What you should do to stop Facebook’s invasion of your privacy

For me, it is probably too late but there are things that you can do to prevent Facebook probing into your life, based on my observations above:

1. Do not put personal details on Facebook

Don’t put where you live, where you work, where you have studied, how old you are on Facebook. No one needs to know all these details and shame on them if your friends don’t already know.

2. Do not put your relationships on Facebook

Facebook does not need to know who you’re married to, who is your mother-in-law or that distant cousin from Canada. Keep that to yourselves. Just connecting with them is enough.

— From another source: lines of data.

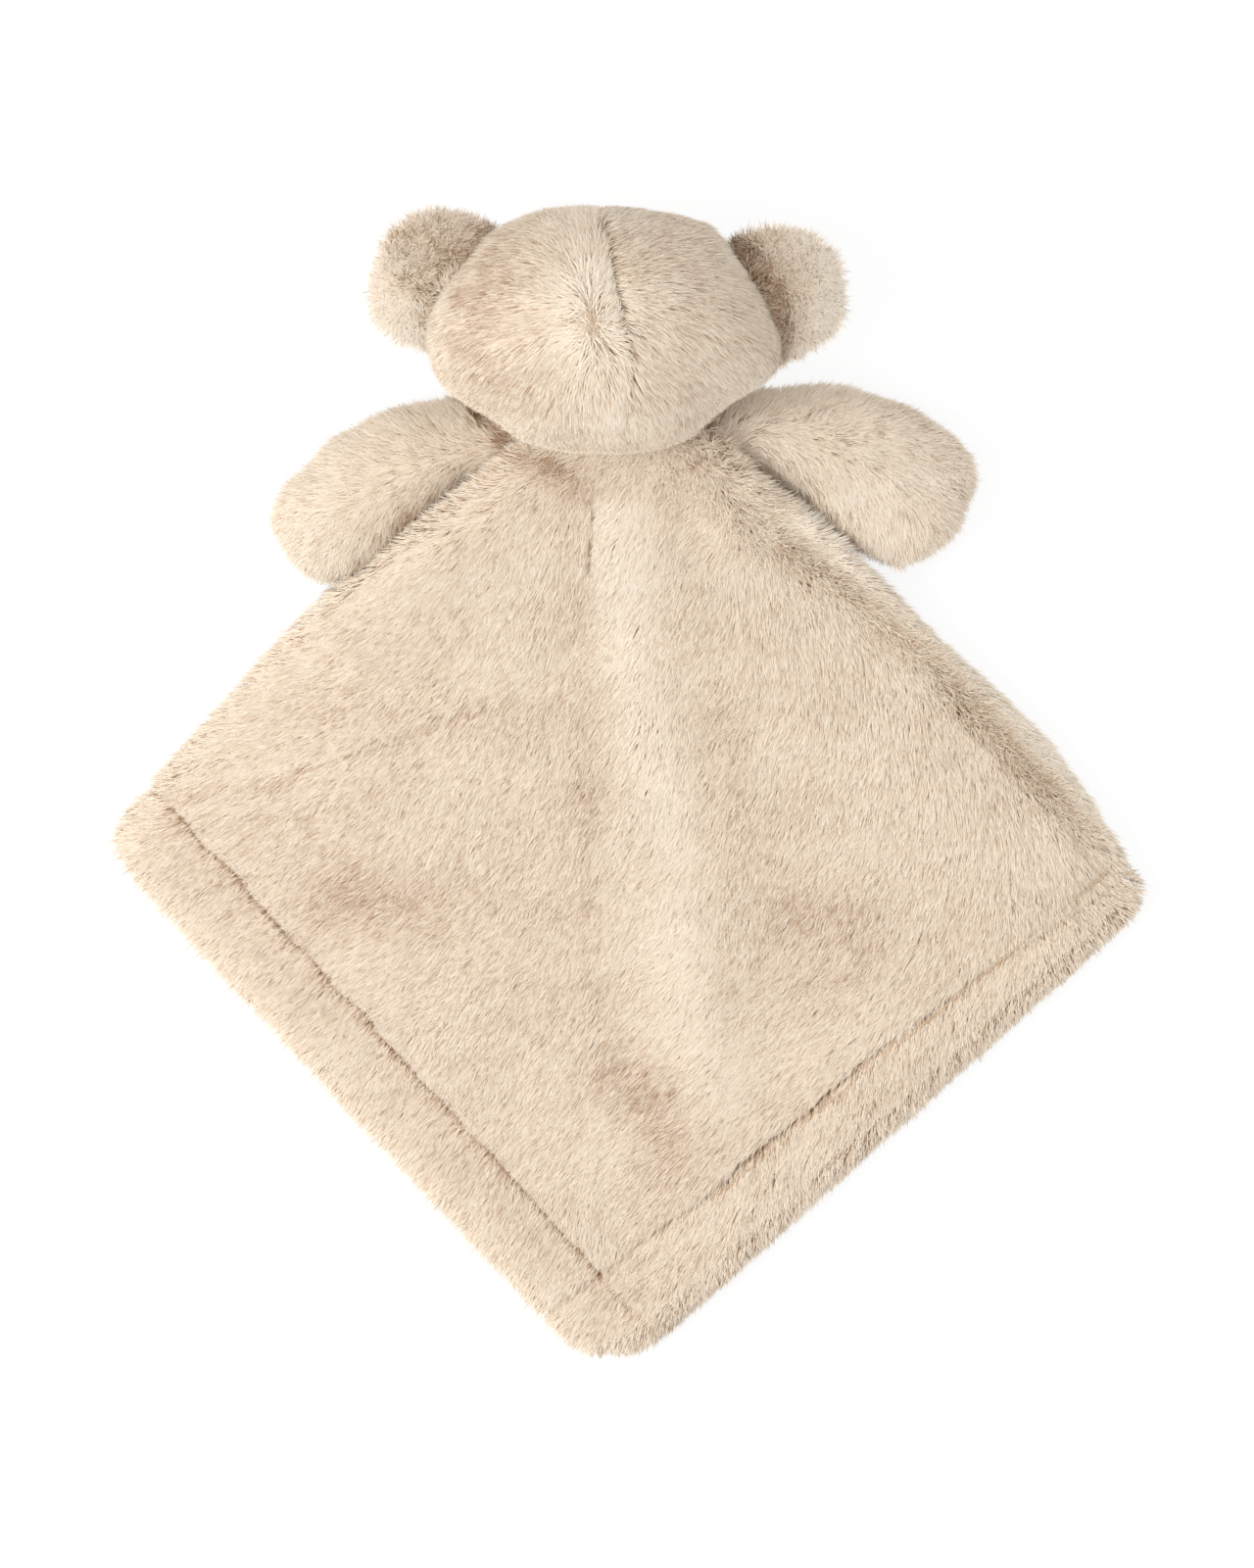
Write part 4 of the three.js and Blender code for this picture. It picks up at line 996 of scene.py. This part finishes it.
def grow_on_stuffed(name, body, cloth, guides, painted_light_marks, per_mm2=1.25, length=PILE, fall=0.8, pale=0.0,
                    woolly=0.0, gather=0.5, width=0.25, waver=0.12, paler_root=0.0, trims=()):
    """Fur on a stuffed piece. It is paler by pale, and as ruffled as woolly says, from 0 to 1."""
    face = body == "head"
    chance = np.random.default_rng(SEED + len(name))
    place, out = grow_from(cloth, per_mm2, chance)
    keep = ~faces_down(out, 0.3) | (chance.random(len(place)) < HIDDEN_SHARE)
    place, out = place[keep], out[keep]
    angle, agreement = guides(place, out) if callable(guides) else lie_of(place, guides, 6)
    angle = angle + 0.10 * wander(place, 23, 5) + waver * wander(place, 7, 6)
    parting = ruffled(agreement)
    ruffle = np.maximum(parting, woolly)
    if face:
        ruffle = np.maximum(ruffle, 0.45 * near_line(place, NECK_EDGE, 5))
        paler_root = np.maximum(paler_root, 0.55 * near_line(place, HEAD_SEAM[:7], 1.8))
    angle += chance.normal(0, 1, len(place)) * (0.10 + 0.8 * ruffle)
    # Painted highlight and painted shade from the marks, only where the cloth faces up
    paler, higher = painted_light_and_height(place, painted_light_marks)
    seen_from_above = np.clip((out[:, 2] + 0.15) / 0.35, 0, 1)
    paler, higher = paler * seen_from_above, 1 + (higher - 1) * seen_from_above
    size = length * (1 + 0.05 * wander(place, 11, 7))
    height = RISE_ON_STUFFED * (1 + 0.06 * wander(place, 9, 8)) * higher
    tone = 0.53 + pale + paler + 0.02 * wander(place, 26, 9) + 0.02 * wander(place, 9, 12)
    tone += chance.normal(0, 0.05 + 0.08 * woolly, len(place))
    if face:
        clear, share = clear_of_face(place, out)
        size, height = size * share, height * share
        place, out, angle, size, height, tone, ruffle, parting, paler_root = (
            v[clear] for v in (place, out, angle, size, height, tone, ruffle, parting, paler_root))
    blades = strands(place, out, along_cloth(angle, out, fall), size, height, tone, chance, ruffle,
                     np.zeros(len(place)), gather=gather, width=width,
                     paler_root=np.maximum(np.minimum(1.3 * parting, 0.8), paler_root),
                     even=np.minimum(1.5 * parting, 1))
    for trim in trims:
        trim(blades, place, chance)
    fur_piece(f"{name}_fur", body, blades)


BARE = 1.6  # mm round a stitched feature in which no strand grows
SHORTEST = 0.3  # the share of its length that a strand next to it keeps
REGROWTH = 14  # mm further out in which that share grows by 1


def clear_of_face(place, out):
    """Which strands stand clear of the nose, mouth and eyes, and how short the fur is clipped round them."""
    gap = np.full(len(place), 99.0)
    front = out[:, 2] < 0.3
    gap[front] = gap_to_features(place[front], (BARE + REGROWTH) * MM) / MM
    return gap > BARE, np.clip(SHORTEST + (gap - BARE) / REGROWTH, SHORTEST, 1)


def seam_of_head(y):
    """How far to the right the seam down the back of the head lies at a height in plan, in mm."""
    heights, places = zip(*sorted((b, a) for a, b in HEAD_SEAM))
    return np.interp(y, heights, places)


def lie_of_head(place, out):
    """The two back panels' fur parts along the seam, and the face's spreads from the muzzle."""
    x, y = place[:, 0] / MM, place[:, 1] / MM
    left = x < seam_of_head(y)
    left_lie, right_lie = lie_of(place, LEFT_HEAD_LIE, 6), lie_of(place, RIGHT_HEAD_LIE, 6)
    angle, agreement = (np.where(left, a, b) for a, b in zip(left_lie, right_lie))
    muzzle, _ = middle_and_reach(*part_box("muzzle"))
    spread = np.arctan2(y - muzzle[1] / MM, x - muzzle[0] / MM)
    front = faces_down(out, 0.1)
    return np.where(front, spread, angle), np.where(front, 1, agreement)


def part_at_head_seam(blades, place, chance):
    """The left panel's tips hang a little over the seam, and the right panel's stop at it. On the crown
    both cover it."""
    points = blades[0]
    left = np.repeat(place[:, 0] / MM < seam_of_head(place[:, 1] / MM), len(points) // len(place))
    back = points[:, 0, 2] > 50 * MM
    x, y = points[..., 0] / MM, points[..., 1] / MM
    seam = seam_of_head(y)
    crown = np.clip((y - 146) / 6, 0, 1) * 9
    over = chance.uniform(0.3, 3.4, len(points))[:, None] + crown
    x = np.where((left & back)[:, None], np.minimum(x, seam + over), x)
    x = np.where((~left & back)[:, None], np.maximum(x, seam - 0.4 - crown), x)
    points[..., 0] = x * MM


def middle_and_reach(low, high):
    """The middle of a box, and how far it reaches from there with 5 mm to spare."""
    return (np.array(low) + np.array(high)) / 2, (np.array(high) - np.array(low)) / 2 + 5 * MM


def let_out(points, low, high, outline):
    """Lets a stuffed piece out, or takes it in, round its outline in plan. The outline is a list of
    directions from the middle between low and high, in degrees, each with how many mm it is let out there."""
    middle, reach = middle_and_reach(low, high)
    away = points - middle
    towards = np.degrees(np.arctan2(away[:, 1], away[:, 0])) % 360
    by = np.interp(towards, *zip(*outline), period=360)
    far = np.hypot(away[:, 0] / reach[0], away[:, 1] / reach[1])
    by *= np.clip(far, 0, 1) * np.clip(1.15 - (away[:, 2] / reach[2]) ** 2, 0, 1)
    moved = points.copy()
    moved[:, :2] += unit(away[:, :2]) * by[:, None] * MM
    return moved


HEAD_OUTLINE = [
    (0, 1.2), (10, -0.8), (19, -2.2), (27, -2.0), (36, 0), (44, 1.6), (62, 1.3), (90, 1.8), (118, 2.1),
    (138, 0.8), (152, -0.9), (160, -1.2), (168, 0.6), (176, 2.2), (184, 3.4), (195, 2.2), (204, 0.6),
    (213, -1.4), (222, -2.2), (240, 0.6), (276, 1.6), (297, 1.2), (308, -0.5), (318, -3.2), (325, -4.4),
    (333, -3.0), (341, 0.4), (348, 2.4), (354, 2.3),
]
LEFT_ARM_OUTLINE = [
    (0, -1.5), (50, -2), (83, -1.8), (107, -0.5), (140, 0), (167, 1.2), (184, 2.7), (191, 2.8), (199, 1.2),
    (228, 0.6), (242, 2.0), (270, 3.4), (300, 4.4), (330, 3),
]
RIGHT_ARM_OUTLINE = [
    (0, 1.6), (15, 2.6), (33, 1.6), (50, 0.8), (70, 0), (90, -0.2), (133, -2), (180, 1), (215, 3), (250, 5.0),
    (268, 6.4), (282, 6.0), (292, 4.4), (302, 2.0), (316, 0.6), (327, 0.8), (350, 0),
]
LEFT_EAR_OUTLINE = [
    (0, 0), (60, 2.2), (90, 3.0), (120, 1.4), (150, -0.2), (180, 2.4), (210, 4.6), (234, 5.2), (260, 3.6),
    (300, 0),
]
RIGHT_EAR_OUTLINE = [(0, 1.4), (45, 2.8), (90, 1.8), (135, 0.8), (180, 0), (270, 0.4), (322, 2.4)]


def shape_of_ear(side, outline, lower):
    """An ear let out to its outline, which sits nearer the blanket than its plain solid by lower mm."""
    low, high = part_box(f"ear_{side}_back")
    return lambda points: let_out(points, low, high, outline) - np.array([0, lower, 0]) * MM


UNDER_NECK = 11 * MM  # how much of an arm's filling lies under the neck, out of sight


def shape_of_left_arm(points):
    """Its paw hangs a little lower than its root."""
    low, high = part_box("arm_left_filling")
    high.x -= UNDER_NECK
    share = np.clip((high.x - points[:, 0]) / (high.x - low.x), 0, 1)
    lowered = points - np.stack([share * 0, share * 1.8 * MM, share * 0], 1)
    return let_out(lowered, low, high, LEFT_ARM_OUTLINE)


def shape_of_right_arm(points):
    low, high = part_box("arm_right_filling")
    low.x += UNDER_NECK
    return let_out(points, low, high, RIGHT_ARM_OUTLINE)


def fuller_head(points):
    """Fills out the jowls and the corners of the crown, which an egg shape lacks."""
    low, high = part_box("head_filling")
    middle, reach = middle_and_reach(low, high)
    away = points - middle
    share = np.abs(away / reach)[:, :2]
    egg = np.sqrt((share**2).sum(1))
    full = ((share**2.4).sum(1)) ** (1 / 2.4)
    grow = egg / np.maximum(full, 1e-6)
    level = np.clip(1 - (away[:, 2] / reach[2]) ** 2, 0, 1)
    away[:, :2] *= (1 + (grow - 1) * level)[:, None]
    up = away[:, 1] / reach[1]
    away[:, 0] *= 1.015 - np.where(away[:, 0] > 0, 0.055, 0.025) * up
    away[:, 1] -= (1.2 + 1.2 * np.clip(up, 0, 1) ** 2) * MM
    return let_out(middle + away, low, high, HEAD_OUTLINE)


def make_head():
    solids = ["head_back_left", "head_back_right", "head_gusset", "face_left", "face_right", "head_filling"]
    form = {"depth": 4.2, "voxel": 3.2, "reshape": fuller_head}
    cloth = make_stuffed_cloth("head", "head", solids, simulated=True, **form)
    grow_on_stuffed("head", "head", cloth, lie_of_head, HEAD_PAINTED_LIGHT_MARKS, fall=0.35, trims=[part_at_head_seam])


def make_muzzle():
    cloth = make_stuffed_cloth("muzzle", "head", ["muzzle"])
    grow_on_stuffed("muzzle", "head", cloth, lie_of_head, [], per_mm2=1.0, length=5.5, paler_root=0.3)


def make_ear(side, outline, guides, painted_light_marks, lower, pale):
    name = f"ear_{side}"
    cloth = make_stuffed_cloth(name, name, [f"{name}_back", f"{name}_front"], voxel=1.5,
                               meets=[f"head_back_{side}", f"face_{side}"],
                               reshape=shape_of_ear(side, outline, lower))
    grow_on_stuffed(name, name, cloth, guides, painted_light_marks, per_mm2=2.6, length=6.2, pale=pale, woolly=1.0,
                    gather=0.3, width=0.2)


def make_arm(side, reshape, guides, painted_light_marks, pale):
    name = f"arm_{side}"
    cloth = make_stuffed_cloth(name, name, [f"{name}_back", f"{name}_front", f"{name}_filling"],
                               simulated=True, voxel=3.0, reshape=reshape)
    grow_on_stuffed(name, name, cloth, guides, painted_light_marks, per_mm2=1.6, pale=pale, woolly=0.12, waver=0.10,
                    paler_root=0.3)


def main():
    add_camera()
    add_studio()
    add_floor()
    MATERIALS["fur"] = fur_material("beige faux fur")
    MATERIALS["hem_fur"] = fur_material("beige hem fur")
    MATERIALS["backing"] = backing_material()
    finish_stitching()
    make_blanket()
    make_head()
    make_muzzle()
    make_ear("left", LEFT_EAR_OUTLINE, LEFT_EAR_LIE, LEFT_EAR_PAINTED_LIGHT_MARKS, lower=1.8, pale=0.14)
    make_ear("right", RIGHT_EAR_OUTLINE, RIGHT_EAR_LIE, RIGHT_EAR_PAINTED_LIGHT_MARKS, lower=2.6, pale=0.18)
    make_arm("left", shape_of_left_arm, LEFT_ARM_LIE, LEFT_ARM_PAINTED_SHADE_MARKS, pale=0.03)
    make_arm("right", shape_of_right_arm, RIGHT_ARM_LIE, RIGHT_ARM_PAINTED_SHADE_MARKS, pale=0.07)


main()
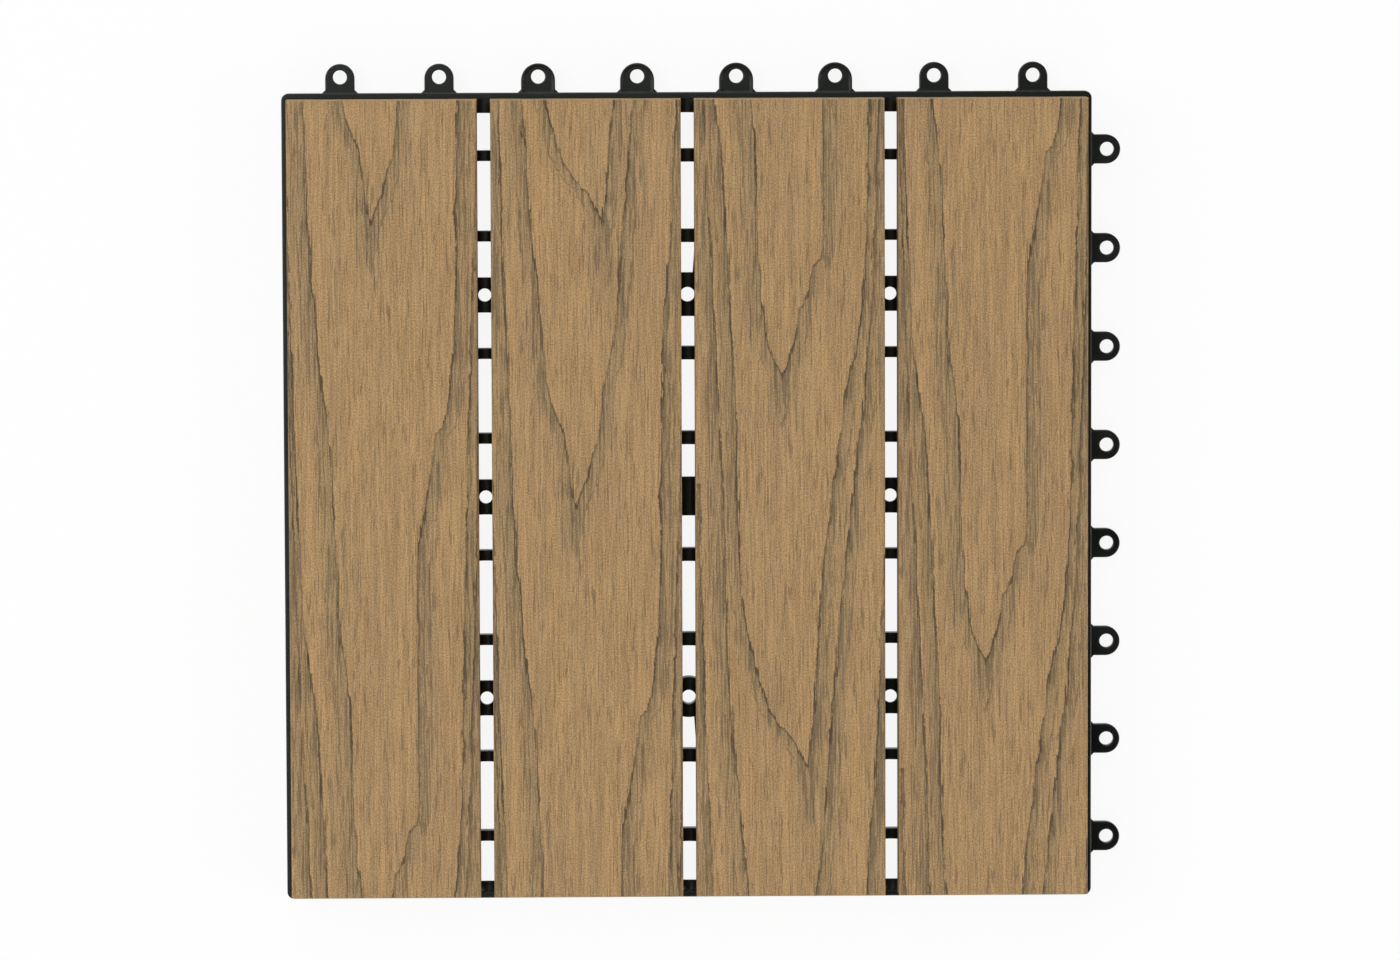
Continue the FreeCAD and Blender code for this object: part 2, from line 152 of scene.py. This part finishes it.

3. Do not put your profile picture on Facebook

Why give Facebook the chance to match you with your worst human nightmares? Thank goodness if you have a common name because there are 2 million other John Smiths out there, you really don’t need to help that stalker identify your profile by putting your face on it.

4. Do not put your email addresses on Facebook and do not allow Facebook to access your emails or contact list

You need an email address to sign up to Facebook. Make sure the password of both are different. Facebook will keep suggesting that you allow it to access your email to match you with your contacts and that it will only do it once and will not keep a record. Bullshit. Never allow that to happen. Ever.

5. Do not put your mobile phone number on Facebook

This is a tricky one. I don’t think NOT giving Facebook your mobile number will help, but do not give it anyways.


Reason: I have two mobile numbers. The one I put on Facebook was my Asian number, while the one I use in Europe is my European one.

The above experiences showed that while Facebook did not have access to my European phone number, it somehow managed to get hold of those people who had it and made them show up on my recommendations list – simply by going through my phone records and banned list.

Whatever Facebook is doing, it should stop doing it RIGHT NOW.


The EU Data Protection Reform

On 15 December 2015, the Council of the EU and the European Parliament finally agreed on a new set of data protection rules to replace those made in 1995.

Member states have 2 years to implement those rules within the official announcement in early 2016.

The reform will include:

  • Easy access to your own data
  • Right to transfer your data between different providers
  • Right to be forgotten
  • Right to know when your data has been hacked
  • No more ‘fine print privacy agreement’ (it’s up to the company to make you understand the agreement not to confuse you into it)
  • One set of rules for the whole of EU
  • European rules on European soil

Companies can be hit with fines of up to four percent of their global turnover if they don’t comply with the rules.